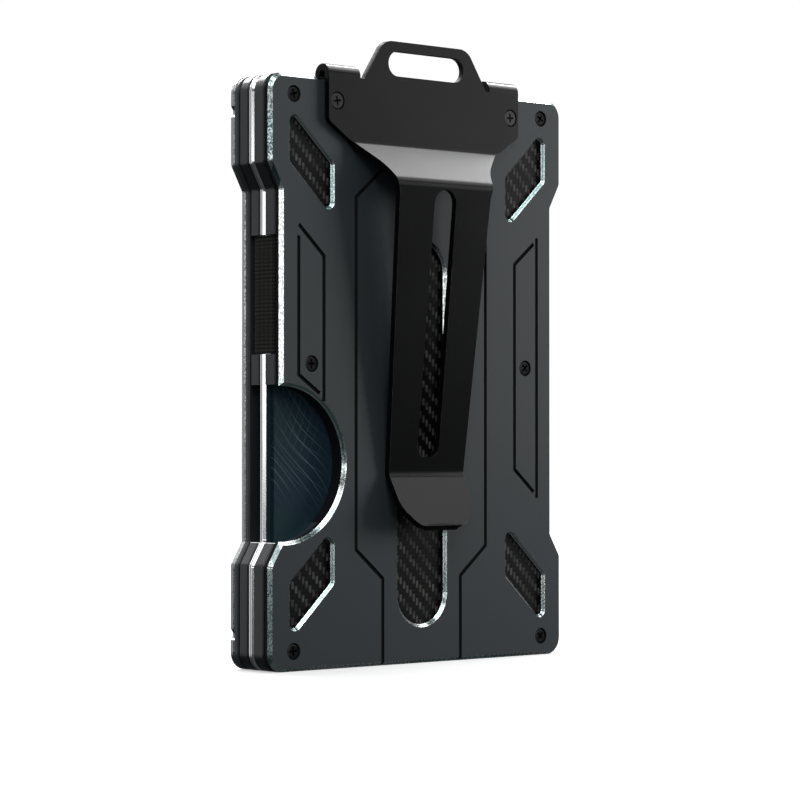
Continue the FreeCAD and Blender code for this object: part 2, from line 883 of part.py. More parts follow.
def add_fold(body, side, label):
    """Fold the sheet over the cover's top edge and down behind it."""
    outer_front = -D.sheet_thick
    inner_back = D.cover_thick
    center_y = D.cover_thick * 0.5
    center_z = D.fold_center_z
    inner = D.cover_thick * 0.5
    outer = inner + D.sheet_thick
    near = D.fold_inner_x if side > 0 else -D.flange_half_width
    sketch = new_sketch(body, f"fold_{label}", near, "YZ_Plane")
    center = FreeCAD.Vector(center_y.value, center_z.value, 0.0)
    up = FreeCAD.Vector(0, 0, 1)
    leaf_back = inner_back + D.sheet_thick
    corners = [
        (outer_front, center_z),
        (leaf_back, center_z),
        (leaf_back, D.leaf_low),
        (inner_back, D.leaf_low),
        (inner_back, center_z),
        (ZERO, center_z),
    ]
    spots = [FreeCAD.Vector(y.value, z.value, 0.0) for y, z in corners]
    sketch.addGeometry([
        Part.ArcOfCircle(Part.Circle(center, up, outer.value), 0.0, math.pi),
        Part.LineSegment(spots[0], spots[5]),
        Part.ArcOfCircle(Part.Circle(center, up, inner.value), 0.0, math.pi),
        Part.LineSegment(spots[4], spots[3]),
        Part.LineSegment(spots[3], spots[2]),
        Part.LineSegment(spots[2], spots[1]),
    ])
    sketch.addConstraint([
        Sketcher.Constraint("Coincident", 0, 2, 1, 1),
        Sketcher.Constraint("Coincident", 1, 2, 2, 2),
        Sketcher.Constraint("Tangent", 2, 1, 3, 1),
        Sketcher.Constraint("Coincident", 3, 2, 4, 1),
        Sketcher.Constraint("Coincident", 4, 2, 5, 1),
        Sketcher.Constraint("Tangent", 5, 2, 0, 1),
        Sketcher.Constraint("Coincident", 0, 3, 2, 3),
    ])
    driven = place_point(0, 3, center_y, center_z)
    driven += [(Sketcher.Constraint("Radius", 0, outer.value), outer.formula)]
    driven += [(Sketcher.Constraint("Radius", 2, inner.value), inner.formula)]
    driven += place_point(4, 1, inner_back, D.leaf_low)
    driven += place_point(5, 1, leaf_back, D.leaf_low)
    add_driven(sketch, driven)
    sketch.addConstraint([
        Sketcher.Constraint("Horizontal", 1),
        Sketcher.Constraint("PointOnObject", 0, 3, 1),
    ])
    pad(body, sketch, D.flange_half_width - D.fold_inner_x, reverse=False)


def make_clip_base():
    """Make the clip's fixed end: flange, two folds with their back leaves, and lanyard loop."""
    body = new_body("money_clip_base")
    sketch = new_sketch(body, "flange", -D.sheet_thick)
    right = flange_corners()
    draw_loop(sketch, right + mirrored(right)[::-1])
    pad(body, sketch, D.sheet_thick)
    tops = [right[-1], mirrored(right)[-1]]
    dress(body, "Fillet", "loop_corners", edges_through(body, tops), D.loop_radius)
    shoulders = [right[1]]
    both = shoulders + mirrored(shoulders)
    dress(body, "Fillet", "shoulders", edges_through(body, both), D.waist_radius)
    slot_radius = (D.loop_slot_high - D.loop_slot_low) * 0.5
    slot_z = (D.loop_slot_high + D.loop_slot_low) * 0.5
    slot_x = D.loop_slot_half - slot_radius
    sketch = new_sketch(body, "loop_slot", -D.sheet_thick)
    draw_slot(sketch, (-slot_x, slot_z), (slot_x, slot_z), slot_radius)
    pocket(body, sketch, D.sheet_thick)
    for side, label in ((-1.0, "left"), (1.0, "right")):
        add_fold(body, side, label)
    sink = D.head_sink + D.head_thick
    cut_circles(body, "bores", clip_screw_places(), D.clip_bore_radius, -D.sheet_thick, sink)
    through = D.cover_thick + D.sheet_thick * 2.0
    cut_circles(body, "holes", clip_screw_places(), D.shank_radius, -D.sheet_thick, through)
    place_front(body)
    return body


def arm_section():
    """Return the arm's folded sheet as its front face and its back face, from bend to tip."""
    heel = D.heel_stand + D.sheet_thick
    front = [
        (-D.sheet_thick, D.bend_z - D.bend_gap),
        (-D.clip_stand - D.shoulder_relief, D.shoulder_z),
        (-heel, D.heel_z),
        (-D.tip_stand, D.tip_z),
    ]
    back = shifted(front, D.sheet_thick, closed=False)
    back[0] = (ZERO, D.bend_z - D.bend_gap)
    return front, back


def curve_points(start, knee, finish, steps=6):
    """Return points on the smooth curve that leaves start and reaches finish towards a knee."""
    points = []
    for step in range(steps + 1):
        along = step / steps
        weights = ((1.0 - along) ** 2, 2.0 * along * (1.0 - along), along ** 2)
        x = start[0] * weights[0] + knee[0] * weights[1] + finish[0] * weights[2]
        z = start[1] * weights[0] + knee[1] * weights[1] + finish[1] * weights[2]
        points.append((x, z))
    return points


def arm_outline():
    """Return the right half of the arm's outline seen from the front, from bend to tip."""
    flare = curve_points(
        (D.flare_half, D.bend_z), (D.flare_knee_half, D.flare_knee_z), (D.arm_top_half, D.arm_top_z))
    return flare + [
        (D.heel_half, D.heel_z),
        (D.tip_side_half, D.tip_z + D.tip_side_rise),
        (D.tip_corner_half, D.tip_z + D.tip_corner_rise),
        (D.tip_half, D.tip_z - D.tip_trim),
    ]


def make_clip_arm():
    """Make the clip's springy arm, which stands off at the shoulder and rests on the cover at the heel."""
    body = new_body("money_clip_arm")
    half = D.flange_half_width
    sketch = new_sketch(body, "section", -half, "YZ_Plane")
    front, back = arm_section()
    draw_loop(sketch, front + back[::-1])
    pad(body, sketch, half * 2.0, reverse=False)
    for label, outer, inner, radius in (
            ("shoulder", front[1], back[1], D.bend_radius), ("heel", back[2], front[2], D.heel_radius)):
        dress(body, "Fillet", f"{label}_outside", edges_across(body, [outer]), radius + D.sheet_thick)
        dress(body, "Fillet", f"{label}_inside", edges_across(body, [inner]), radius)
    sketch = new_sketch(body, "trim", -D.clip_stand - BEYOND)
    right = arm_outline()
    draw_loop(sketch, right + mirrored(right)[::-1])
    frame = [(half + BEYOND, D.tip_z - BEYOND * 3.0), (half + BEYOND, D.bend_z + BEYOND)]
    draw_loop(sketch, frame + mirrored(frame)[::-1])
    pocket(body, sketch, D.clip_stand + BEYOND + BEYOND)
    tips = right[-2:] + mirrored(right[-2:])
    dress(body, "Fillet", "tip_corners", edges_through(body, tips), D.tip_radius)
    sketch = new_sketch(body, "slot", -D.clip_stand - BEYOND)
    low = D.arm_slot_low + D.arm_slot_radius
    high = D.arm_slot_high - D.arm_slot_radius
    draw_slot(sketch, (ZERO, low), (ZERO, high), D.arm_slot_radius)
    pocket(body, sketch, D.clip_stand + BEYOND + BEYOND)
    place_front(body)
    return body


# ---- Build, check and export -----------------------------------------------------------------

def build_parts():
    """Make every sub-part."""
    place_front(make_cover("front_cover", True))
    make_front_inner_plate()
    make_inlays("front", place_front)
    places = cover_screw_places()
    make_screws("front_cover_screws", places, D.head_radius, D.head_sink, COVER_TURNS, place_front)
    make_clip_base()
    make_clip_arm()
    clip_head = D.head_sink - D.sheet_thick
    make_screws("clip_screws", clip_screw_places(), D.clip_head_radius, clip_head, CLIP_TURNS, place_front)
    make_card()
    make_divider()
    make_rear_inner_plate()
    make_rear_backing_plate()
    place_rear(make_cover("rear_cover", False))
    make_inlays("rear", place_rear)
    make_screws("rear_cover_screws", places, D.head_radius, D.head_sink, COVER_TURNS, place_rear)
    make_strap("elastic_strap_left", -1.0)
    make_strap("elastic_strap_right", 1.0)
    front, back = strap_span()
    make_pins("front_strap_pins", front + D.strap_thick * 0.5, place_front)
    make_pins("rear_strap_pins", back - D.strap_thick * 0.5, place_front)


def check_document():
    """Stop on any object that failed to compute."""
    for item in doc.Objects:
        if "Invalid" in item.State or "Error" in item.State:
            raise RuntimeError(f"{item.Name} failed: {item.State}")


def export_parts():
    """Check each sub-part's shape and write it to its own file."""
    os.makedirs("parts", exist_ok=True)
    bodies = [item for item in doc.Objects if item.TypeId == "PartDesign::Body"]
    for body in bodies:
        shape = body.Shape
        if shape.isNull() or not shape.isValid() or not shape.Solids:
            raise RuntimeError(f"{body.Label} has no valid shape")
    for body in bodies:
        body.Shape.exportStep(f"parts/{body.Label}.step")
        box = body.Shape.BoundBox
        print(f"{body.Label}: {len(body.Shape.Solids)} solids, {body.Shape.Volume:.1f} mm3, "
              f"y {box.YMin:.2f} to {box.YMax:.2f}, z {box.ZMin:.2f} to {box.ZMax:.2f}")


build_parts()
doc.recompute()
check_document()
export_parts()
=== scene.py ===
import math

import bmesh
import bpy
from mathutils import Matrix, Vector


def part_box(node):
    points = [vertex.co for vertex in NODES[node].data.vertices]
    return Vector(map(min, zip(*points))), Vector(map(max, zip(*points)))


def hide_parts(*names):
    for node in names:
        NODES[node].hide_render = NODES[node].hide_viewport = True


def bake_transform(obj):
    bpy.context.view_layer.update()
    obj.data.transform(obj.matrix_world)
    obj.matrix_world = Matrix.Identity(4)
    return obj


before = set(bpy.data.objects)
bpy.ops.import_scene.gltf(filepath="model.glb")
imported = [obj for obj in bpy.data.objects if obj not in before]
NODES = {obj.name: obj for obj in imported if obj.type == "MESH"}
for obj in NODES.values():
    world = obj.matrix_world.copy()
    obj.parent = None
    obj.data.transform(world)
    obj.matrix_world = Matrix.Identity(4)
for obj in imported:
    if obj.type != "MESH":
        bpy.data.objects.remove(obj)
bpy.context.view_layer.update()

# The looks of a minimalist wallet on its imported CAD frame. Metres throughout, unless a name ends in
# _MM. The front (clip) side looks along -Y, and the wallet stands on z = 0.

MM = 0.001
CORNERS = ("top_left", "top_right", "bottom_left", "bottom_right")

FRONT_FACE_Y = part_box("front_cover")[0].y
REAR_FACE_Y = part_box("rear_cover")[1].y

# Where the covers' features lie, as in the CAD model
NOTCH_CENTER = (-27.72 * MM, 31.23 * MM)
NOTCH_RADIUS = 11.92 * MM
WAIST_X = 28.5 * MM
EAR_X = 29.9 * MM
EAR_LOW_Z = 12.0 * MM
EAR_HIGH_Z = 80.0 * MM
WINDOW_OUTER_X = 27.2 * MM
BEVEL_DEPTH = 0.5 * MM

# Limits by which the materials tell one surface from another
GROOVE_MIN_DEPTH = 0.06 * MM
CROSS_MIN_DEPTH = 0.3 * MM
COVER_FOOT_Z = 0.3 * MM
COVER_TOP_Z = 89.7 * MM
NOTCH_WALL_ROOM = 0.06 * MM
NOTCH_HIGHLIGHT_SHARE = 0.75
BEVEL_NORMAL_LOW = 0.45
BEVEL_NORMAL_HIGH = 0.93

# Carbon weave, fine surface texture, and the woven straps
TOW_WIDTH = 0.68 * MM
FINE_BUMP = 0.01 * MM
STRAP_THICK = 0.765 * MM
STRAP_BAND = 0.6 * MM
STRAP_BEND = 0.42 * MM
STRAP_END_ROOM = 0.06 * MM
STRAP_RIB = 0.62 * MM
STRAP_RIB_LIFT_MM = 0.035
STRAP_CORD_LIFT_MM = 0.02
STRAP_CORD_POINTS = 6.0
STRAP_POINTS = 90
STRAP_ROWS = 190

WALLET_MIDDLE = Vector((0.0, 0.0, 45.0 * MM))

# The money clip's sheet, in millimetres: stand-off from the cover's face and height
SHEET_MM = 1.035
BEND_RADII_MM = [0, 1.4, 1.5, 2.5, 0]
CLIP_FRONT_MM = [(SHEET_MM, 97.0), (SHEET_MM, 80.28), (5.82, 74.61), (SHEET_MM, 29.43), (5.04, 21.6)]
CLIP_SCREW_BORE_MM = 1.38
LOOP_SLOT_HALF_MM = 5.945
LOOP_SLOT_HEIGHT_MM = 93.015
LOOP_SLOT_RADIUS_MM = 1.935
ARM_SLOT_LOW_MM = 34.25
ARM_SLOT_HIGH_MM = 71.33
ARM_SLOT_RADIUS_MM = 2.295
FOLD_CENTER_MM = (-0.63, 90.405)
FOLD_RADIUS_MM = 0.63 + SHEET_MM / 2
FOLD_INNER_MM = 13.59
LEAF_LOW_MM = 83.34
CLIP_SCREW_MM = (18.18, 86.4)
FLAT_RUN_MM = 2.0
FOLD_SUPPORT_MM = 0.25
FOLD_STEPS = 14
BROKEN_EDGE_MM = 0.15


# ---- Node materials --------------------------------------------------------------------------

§

--- Written task ---
Tally the lines holding the string "data" and give only the count.

--- Final answer ---
6